Однажды Ганька не вытерпел и вмешался в разговор взрослых. Как-то Андрей Чубатов рассказал, что во время войны побывал он в Турции и повидал Арарат. Ганька же верил, что был когда-то на свете всемирный потоп, от которого спасся один лишь Ной в своем ковчеге, потому и спросил он, стоит ли еще на вершине святой горы Ноев ковчег.
— Ноев ковчег? — переспросил Чубатов и вдруг разразился безудержным смехом: — Эх ты, зеленая ягодка! Веришь, чудак, в поповскую брехню, а еще красный партизан. Пороть тебя некому…
Ганька с обидой и недоумением уставился на Чубатова. Но тут за него неожиданно вступился госпитальный печник и столяр Ефим Полуэктов. Он прикрикнул на Чубатова:
— Зря, казак, зубы над парнем скалишь! Ты и сам недалеко от него ушел. Тоже медный крест на вороге носишь.
— Это ты меня здорово поддел, товарищ Полуэктов, — согласился, краснея, Чубатов. — Верно, ношу я крестик. Только не медный, а серебряный. Мне его покойная мать на шею надела, когда на ту войну провожала. Не шибко я и верю в него, а ношу. Вреда от него не будет, а насчет пользы не нам судить.
— Вот то-то и оно! — усмехнулся в усы Полуэктов. — Над парнем смеешься, а сам тоже с богом хитришь и двурушничаешь. Я тебя не осуждаю. Да и с какой стати осуждать буду, если я тоже вроде тебя. Как случится туго, так и вспоминаю про бога, слабость характера показываю. Под Убиенной вон все молитвы перечитал, какие только знаю.
На этом все бы и кончилось, если бы не Семиколенко, дюжий дядька в расстегнутой бязевой рубахе, с рукой на перевязи. Он презрительно бросил Полуэктову:
— Какой же ты после этого, Ефим, партизан? С оглядкой на господа бога свободу не завоюешь. Бог — он, как и попы, против свободы для бедных. Он за старые порядки стоит.
— Брось ты, Семиколенко, трепаться! — возмутился Полуэктов. — И как у тебя язык поворачивается такие слова говорить? Бог, он молчит, а потом возьмет да и все сразу припомнит.
На это Семиколенко с дерзким смешком ответил:
— Ничего не припомнит. Наказать ему меня никак невозможно.
— Это почему же?
— А потому, что его нет и сроду не было. Его на нашу беду попы да буржуи выдумали. Тысячи лет пугали богом нас, грешных, чтобы на нашей шее ездить.

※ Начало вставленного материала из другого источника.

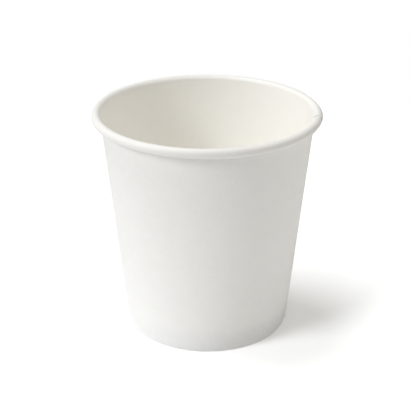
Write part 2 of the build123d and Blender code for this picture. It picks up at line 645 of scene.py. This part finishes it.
def make_world(stage):
    """White studio: the sky's brightness lights the cup, and the camera sees plain white."""
    world = bpy.data.worlds.new("studio")
    world.use_nodes = True
    nodes, links = world.node_tree.nodes, world.node_tree.links
    sky = nodes["Background"]
    sky.inputs["Strength"].default_value = stage.sky
    sky.inputs["Color"].default_value = (*WARM, 1.0)
    backdrop = nodes.new("ShaderNodeBackground")
    backdrop.inputs["Color"].default_value = (*WHITE, 1.0)
    path = nodes.new("ShaderNodeLightPath")
    either = nodes.new("ShaderNodeMixShader")
    links.new(path.outputs["Is Camera Ray"], either.inputs["Fac"])
    links.new(sky.outputs["Background"], either.inputs[1])
    links.new(backdrop.outputs["Background"], either.inputs[2])
    links.new(either.outputs["Shader"], nodes["World Output"].inputs["Surface"])
    bpy.context.scene.world = world


def make_camera(stage):
    """Camera at its elevation in front of the cup, aimed beside and above the cup's middle."""
    camera = bpy.data.objects.new("camera", bpy.data.cameras.new("camera"))
    bpy.context.scene.collection.objects.link(camera)
    bpy.context.scene.camera = camera
    camera.data.sensor_width = SENSOR_WIDTH
    camera.data.lens = stage.lens
    camera.data.clip_start = NEAREST
    camera.data.clip_end = FARTHEST
    middle = Vector((0.0, 0.0, (CAD_LOW.z + CAD_HIGH.z) / 2))
    back = way_to(0.0, stage.camera_elevation)
    right = Vector((1.0, 0.0, 0.0))
    up = back.cross(right)
    aim = middle + right * stage.aim_right + up * stage.aim_up
    camera.location = middle + back * stage.camera_distance
    camera.rotation_mode = "QUATERNION"
    camera.rotation_quaternion = (camera.location - aim).to_track_quat("Z", "Y")


def make_sweep_material(stage, colours):
    """White paper, washed out by the camera's exposure: the camera alone sees it brighter, by the
    gain, and the cup gets the plain paper's light."""
    material = bpy.data.materials.new("paper_sweep")
    material.use_nodes = True
    nodes, links = material.node_tree.nodes, material.node_tree.links
    shader = nodes["Principled BSDF"]
    shader.inputs["Roughness"].default_value = 0.9
    shader.inputs["Specular IOR Level"].default_value = 0.2
    path = nodes.new("ShaderNodeLightPath")
    paper = nodes.new("ShaderNodeMix")
    paper.data_type = "RGBA"
    washed_out = [channel * stage.floor_gain for channel in colours.floor]
    paper.inputs["A"].default_value = (*colours.floor, 1.0)
    paper.inputs["B"].default_value = (*washed_out, 1.0)
    links.new(path.outputs["Is Camera Ray"], paper.inputs["Factor"])
    links.new(paper.outputs["Result"], shader.inputs["Base Color"])
    return material


def make_floor(stage, colours):
    """Round paper sweep under the cup."""
    edge = turned(np.linspace(0, 2 * pi, FLOOR_SIDES, endpoint=False)) * stage.floor_radius
    points = np.stack([edge.real, edge.imag, 0 * edge.real], axis=-1)
    mesh = bpy.data.meshes.new("floor")
    mesh.from_pydata(points, [], [list(range(len(points)))])
    mesh.materials.append(make_sweep_material(stage, colours))
    floor = bpy.data.objects.new("floor", mesh)
    bpy.context.scene.collection.objects.link(floor)
    return floor


# Operators


class CUP_OT_side_wall(bpy.types.Operator):
    """Make the wrapped wall with its rolled rim, lap seam and folded hem"""

    bl_idname = "cup.side_wall"
    bl_label = "Side wall"

    def execute(self, context):
        scene = context.scene
        piece = make_wall(scene.cup_sizes, board_materials(scene.cup_colours))
        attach(piece, "root")
        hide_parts("side_wall")
        return {"FINISHED"}


class CUP_OT_bottom(bpy.types.Operator):
    """Make the bottom with its turned-down skirt"""

    bl_idname = "cup.bottom"
    bl_label = "Bottom"

    def execute(self, context):
        scene = context.scene
        piece = make_bottom(scene.cup_sizes, board_materials(scene.cup_colours))
        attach(piece, "root")
        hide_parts("bottom_disc")
        return {"FINISHED"}


class CUP_OT_stage(bpy.types.Operator):
    """Make the floor, the lights and the camera"""

    bl_idname = "cup.stage"
    bl_label = "Studio"

    def execute(self, context):
        scene = context.scene
        stage = scene.cup_stage
        scene.view_settings.view_transform = "Standard"
        scene.cycles.diffuse_bounces = stage.bounces
        make_floor(stage, scene.cup_colours)
        make_world(stage)
        make_camera(stage)
        for name, azimuth, elevation, softness, strength, colour in LIGHTS:
            angles = [radians(angle) for angle in (azimuth, elevation, softness)]
            add_sun(name, *angles, strength, colour)
        return {"FINISHED"}


class CUP_PT_panel(bpy.types.Panel):
    """Sidebar panel with the cup's pieces and sizes"""

    bl_idname = "CUP_PT_panel"
    bl_label = "Paper coffee cup"
    bl_space_type = "VIEW_3D"
    bl_region_type = "UI"
    bl_category = "Cup"

    def draw(self, context):
        layout = self.layout
        for operator in OPERATORS:
            layout.operator(operator.bl_idname)
        for settings in (context.scene.cup_sizes, context.scene.cup_colours, context.scene.cup_stage):
            box = layout.box()
            for name in settings.__annotations__:
                box.prop(settings, name)


OPERATORS = (CUP_OT_side_wall, CUP_OT_bottom, CUP_OT_stage)
CLASSES = (CupSizes, CupColours, StageSizes, *OPERATORS, CUP_PT_panel)


def register():
    for item in CLASSES:
        bpy.utils.register_class(item)
    bpy.types.Scene.cup_sizes = PointerProperty(type=CupSizes)
    bpy.types.Scene.cup_colours = PointerProperty(type=CupColours)
    bpy.types.Scene.cup_stage = PointerProperty(type=StageSizes)


def unregister():
    del bpy.types.Scene.cup_stage
    del bpy.types.Scene.cup_colours
    del bpy.types.Scene.cup_sizes
    for item in reversed(CLASSES):
        bpy.utils.unregister_class(item)


def main():
    register()
    bpy.ops.cup.stage()
    bpy.ops.cup.side_wall()
    bpy.ops.cup.bottom()


if __name__ == "__main__":
    main()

— Ну, пошел молоть! — огорченно махнул рукой, раздувая усы, Полуэктов. — Слушать тебя тошно, безбожник ты этакий.
— Не любо, так не слушай. Никто тебя силком не принуждает. А только я голову на отрез дам, что бога нет. И никто мне не докажет, что я ошибаюсь.
Впервые в жизни Ганька видел человека, который не признавал бога и во всеуслышание заявлял об этом. От такого кощунства у него мороз пробежал по коже. С испугом и удивлением глядя на рыжего самоуверенного приискателя, он жалел его, как заведомо обрекающего себя на вечные муки в аду. Зажмурясь и содрогаясь, ждал он, что грянет гром и карающая молния испепелит несчастного безбожника. Но Семиколенко стоял как ни в чем не бывало и посмеивался, не испытывая ни страха, ни угрызения совести.
С тех пор Ганька с острым любопытством приглядывался к Семиколенко, прислушивался к его словам. Непонятным и недобрым человеком казался ему добродушный и доброжелательный к людям здоровяк приискатель.
И когда Семиколенко поправился и уезжал в свой полк, Ганька даже не захотел к нему подойти и проститься.